### Given instruction
Write out, unaltered, each line from the top of the records below down to the line where "ground face: mottled" appears, that line included.

### Listed records
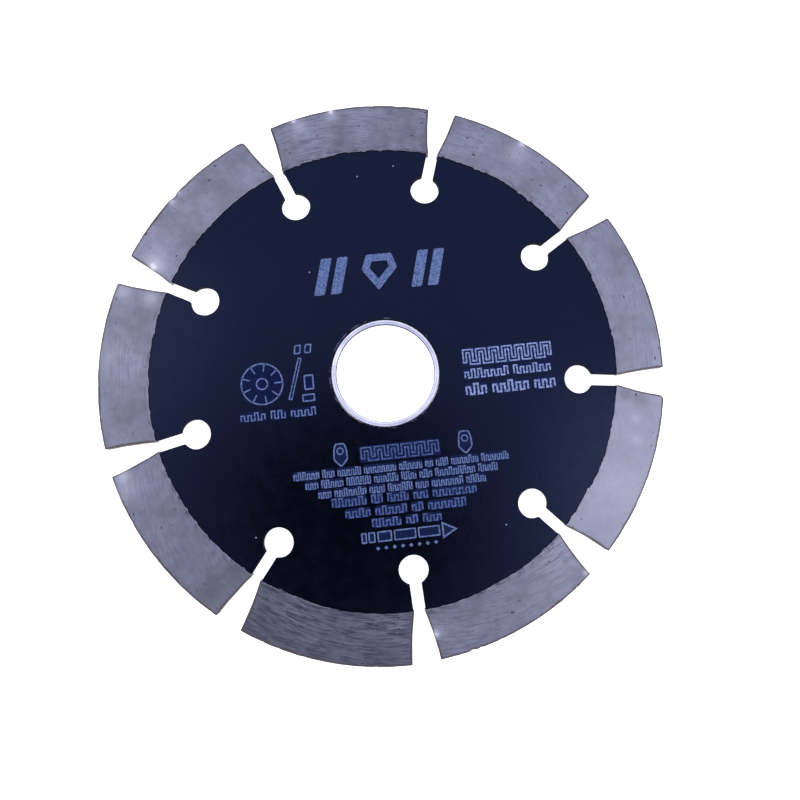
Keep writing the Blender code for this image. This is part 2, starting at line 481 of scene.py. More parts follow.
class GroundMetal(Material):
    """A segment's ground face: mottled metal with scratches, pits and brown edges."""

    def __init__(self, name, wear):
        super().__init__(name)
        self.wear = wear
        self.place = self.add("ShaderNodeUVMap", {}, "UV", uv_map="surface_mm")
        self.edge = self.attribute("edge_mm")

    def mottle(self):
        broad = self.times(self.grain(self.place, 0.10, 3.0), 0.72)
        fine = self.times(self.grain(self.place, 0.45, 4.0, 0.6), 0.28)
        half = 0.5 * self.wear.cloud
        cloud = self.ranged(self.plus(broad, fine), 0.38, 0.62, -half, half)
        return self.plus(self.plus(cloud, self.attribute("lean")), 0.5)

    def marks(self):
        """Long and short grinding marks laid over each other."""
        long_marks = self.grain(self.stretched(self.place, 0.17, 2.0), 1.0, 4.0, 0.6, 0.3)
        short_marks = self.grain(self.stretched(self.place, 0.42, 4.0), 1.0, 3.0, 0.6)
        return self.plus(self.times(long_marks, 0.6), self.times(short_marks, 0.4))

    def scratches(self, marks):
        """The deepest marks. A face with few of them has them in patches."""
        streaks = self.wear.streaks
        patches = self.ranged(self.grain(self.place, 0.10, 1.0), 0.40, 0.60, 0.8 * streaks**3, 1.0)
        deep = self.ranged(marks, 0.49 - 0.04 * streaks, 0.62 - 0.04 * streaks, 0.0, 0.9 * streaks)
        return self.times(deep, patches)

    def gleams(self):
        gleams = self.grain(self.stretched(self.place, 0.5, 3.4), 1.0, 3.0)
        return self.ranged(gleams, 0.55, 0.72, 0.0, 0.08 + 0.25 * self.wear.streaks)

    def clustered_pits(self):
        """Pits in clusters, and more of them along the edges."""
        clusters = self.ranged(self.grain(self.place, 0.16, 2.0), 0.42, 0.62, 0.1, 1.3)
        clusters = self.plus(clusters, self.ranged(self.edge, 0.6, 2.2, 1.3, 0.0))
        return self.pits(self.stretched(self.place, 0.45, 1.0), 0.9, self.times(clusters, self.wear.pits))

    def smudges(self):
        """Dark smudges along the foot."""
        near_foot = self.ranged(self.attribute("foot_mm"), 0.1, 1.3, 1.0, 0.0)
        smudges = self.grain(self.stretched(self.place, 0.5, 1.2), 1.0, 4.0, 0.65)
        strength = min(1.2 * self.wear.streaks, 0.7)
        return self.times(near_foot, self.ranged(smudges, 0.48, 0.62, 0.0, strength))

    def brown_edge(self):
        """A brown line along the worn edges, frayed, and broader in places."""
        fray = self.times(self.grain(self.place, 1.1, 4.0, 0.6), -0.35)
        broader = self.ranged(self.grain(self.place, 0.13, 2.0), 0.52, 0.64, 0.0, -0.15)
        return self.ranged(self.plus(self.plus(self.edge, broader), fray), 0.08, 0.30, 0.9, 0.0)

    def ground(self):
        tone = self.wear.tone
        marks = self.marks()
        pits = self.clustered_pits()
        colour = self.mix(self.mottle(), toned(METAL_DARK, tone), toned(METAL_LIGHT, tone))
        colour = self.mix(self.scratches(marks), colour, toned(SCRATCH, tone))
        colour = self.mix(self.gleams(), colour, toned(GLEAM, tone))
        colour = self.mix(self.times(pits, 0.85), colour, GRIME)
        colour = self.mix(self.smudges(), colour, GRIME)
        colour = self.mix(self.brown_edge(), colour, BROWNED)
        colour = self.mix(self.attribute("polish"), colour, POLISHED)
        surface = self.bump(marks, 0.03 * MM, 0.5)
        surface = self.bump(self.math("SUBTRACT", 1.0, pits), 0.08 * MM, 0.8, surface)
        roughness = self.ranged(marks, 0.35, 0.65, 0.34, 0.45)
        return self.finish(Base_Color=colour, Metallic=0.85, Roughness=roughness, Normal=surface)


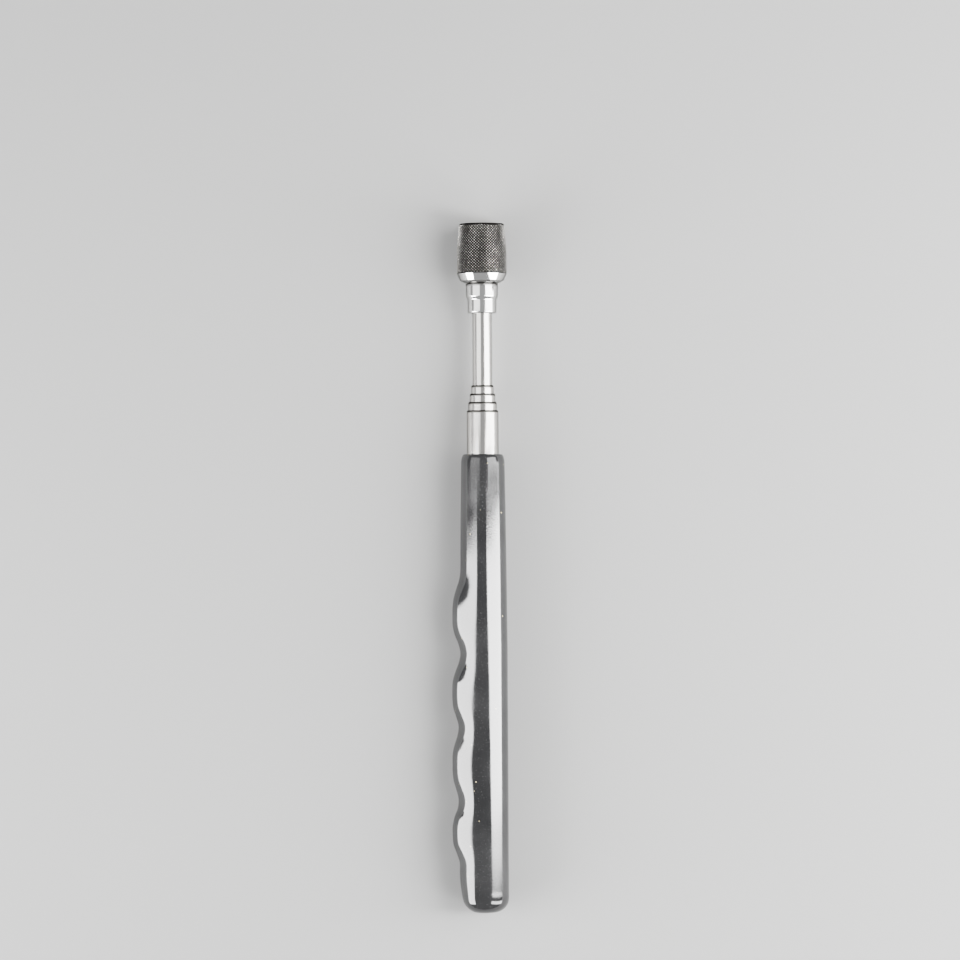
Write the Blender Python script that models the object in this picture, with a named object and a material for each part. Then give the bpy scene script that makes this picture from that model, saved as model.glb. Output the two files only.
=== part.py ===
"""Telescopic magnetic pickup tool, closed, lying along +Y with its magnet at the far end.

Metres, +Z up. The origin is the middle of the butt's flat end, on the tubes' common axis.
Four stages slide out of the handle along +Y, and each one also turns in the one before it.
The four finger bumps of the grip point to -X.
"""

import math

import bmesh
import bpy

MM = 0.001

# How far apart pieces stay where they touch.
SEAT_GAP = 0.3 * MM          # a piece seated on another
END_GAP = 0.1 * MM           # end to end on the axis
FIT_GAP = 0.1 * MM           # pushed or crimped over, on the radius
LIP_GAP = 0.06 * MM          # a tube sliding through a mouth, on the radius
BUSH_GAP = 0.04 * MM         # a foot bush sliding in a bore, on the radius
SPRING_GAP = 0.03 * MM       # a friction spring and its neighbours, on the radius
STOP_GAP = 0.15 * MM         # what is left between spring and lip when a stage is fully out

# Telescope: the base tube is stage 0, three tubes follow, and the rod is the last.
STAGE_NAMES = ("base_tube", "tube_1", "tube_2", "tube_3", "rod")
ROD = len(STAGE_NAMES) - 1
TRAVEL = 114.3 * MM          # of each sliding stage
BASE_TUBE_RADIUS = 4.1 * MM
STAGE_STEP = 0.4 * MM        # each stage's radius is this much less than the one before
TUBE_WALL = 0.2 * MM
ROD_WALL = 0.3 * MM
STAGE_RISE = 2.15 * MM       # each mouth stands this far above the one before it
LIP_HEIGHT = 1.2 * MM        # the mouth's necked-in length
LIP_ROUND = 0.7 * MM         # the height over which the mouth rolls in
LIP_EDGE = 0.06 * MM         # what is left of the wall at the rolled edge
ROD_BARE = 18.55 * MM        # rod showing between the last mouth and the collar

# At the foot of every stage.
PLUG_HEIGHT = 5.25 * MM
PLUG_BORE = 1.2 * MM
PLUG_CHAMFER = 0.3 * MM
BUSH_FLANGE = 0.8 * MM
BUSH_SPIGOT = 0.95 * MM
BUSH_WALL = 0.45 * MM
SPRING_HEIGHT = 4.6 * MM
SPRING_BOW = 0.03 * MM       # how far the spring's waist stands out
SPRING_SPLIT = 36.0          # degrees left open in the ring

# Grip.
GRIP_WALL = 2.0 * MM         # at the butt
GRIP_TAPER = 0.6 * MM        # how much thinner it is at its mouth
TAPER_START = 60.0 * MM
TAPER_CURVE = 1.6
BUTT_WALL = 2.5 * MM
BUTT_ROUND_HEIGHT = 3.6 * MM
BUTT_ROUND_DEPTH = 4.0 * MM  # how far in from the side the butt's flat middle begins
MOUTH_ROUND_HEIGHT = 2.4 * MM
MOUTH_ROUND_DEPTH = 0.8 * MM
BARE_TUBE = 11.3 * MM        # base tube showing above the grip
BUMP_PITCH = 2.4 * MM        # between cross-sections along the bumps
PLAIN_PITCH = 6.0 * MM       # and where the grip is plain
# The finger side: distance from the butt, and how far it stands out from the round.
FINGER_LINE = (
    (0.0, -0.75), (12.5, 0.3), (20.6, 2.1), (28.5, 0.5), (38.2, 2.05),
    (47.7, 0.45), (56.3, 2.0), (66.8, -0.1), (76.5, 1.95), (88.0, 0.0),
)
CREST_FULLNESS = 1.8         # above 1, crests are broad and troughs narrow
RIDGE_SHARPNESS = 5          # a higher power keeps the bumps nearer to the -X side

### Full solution
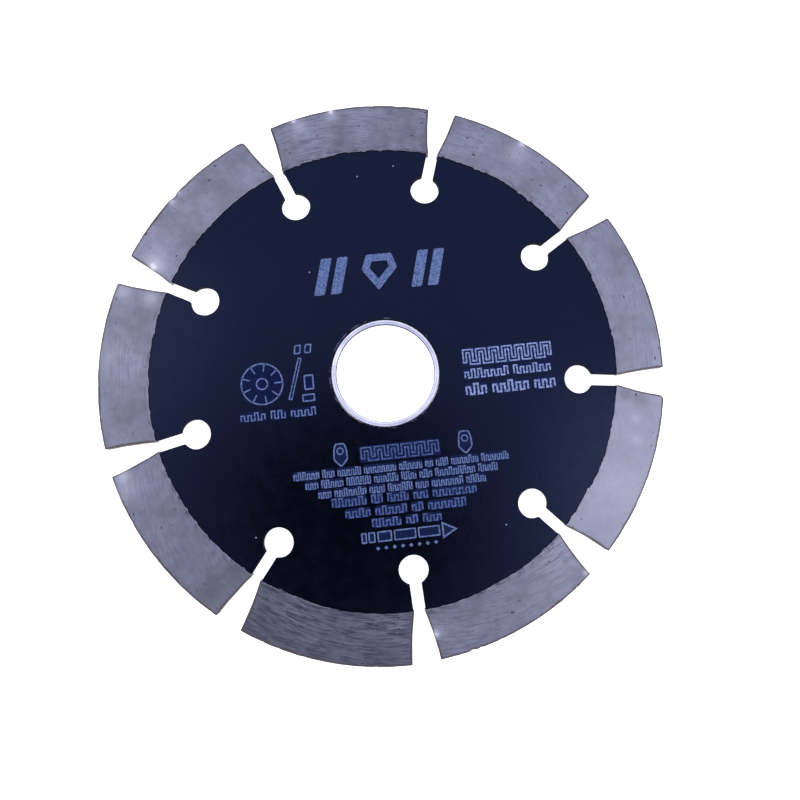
Keep writing the Blender code for this image. This is part 2, starting at line 481 of scene.py. More parts follow.
class GroundMetal(Material):
    """A segment's ground face: mottled metal with scratches, pits and brown edges."""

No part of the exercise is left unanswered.